Even with that huge help, it was still a long-ass day, and by 50 miles, and 2000 feet up from our starting elevation Rett had had enough (not to mention the bumping and mild-but-unending 1.5% incline). So instead of the Carter Creek campsite a few miles further, we decided to stop at Alice Creek, another trailside camping area. There was another cyclist already set up in one of the several sites, but he helpfully pointed out the 2nd-best one for us, and we set our bikes down there, happy to be done. Then Rett remembered that we’d been counting on the creek at Carter for water, and despite the name (and Google reviews), the closest Alice Creek Campsite came to water was when Alice Creek flowed 50 ft. under a bridge a quarter mile back. After some exhausted hemming and hawing, Rett dug deep and cobbled a last dollop of strength together from bits of residue left deep inside, and said let’s push on another 2.8 uphill miles to Carter Creek.

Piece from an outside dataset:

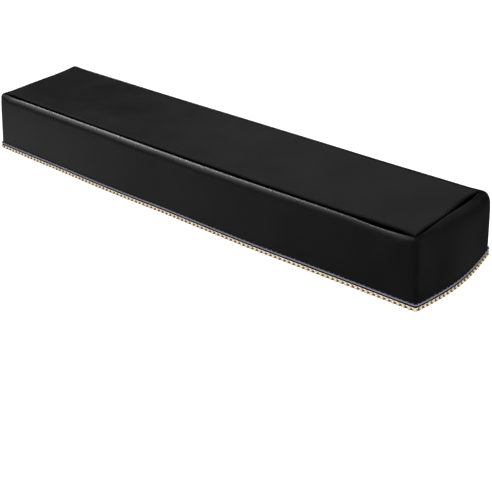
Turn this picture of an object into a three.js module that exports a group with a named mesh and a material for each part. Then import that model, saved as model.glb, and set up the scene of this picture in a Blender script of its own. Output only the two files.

There, instead of a line of tent pads right along the trail (which was nearly deserted late on a weekday so it wouldn’t have been a big deal), the tent pads ran along the sides of the roaring and tumbing Carter Creek, perpendicular to the trail. No one else was there, so we had the choice of the (surprising) ~8 tent pads to ourselves. We took the one closest to the roar.
Rett had been wise enough to know that we should go simple with dinner on such a long day ending at a primitive campsite (vault toilet only, no running water, pack out your own trash), and the still-cold frozen chicken sausages and gnocchi from Trader Joe’s simply hit the spot. With whiskey cocktails in our hands, our new EVA-foam sit-pad/yoga-mat/blanket (doing all those jobs better than we could have expected), and no other humans within miles of our $12 mountain home for the night, it was a great end to a long “first” day. We were both proud at what we’d accomplished not just on the day, but in the restoration that made the day achievable when it would have seemed utterly unthinkable 7 months ago.
And relative to Chicago, we were approximately in Aurora. No offense to Aurora, but this sure ain’t Aurora!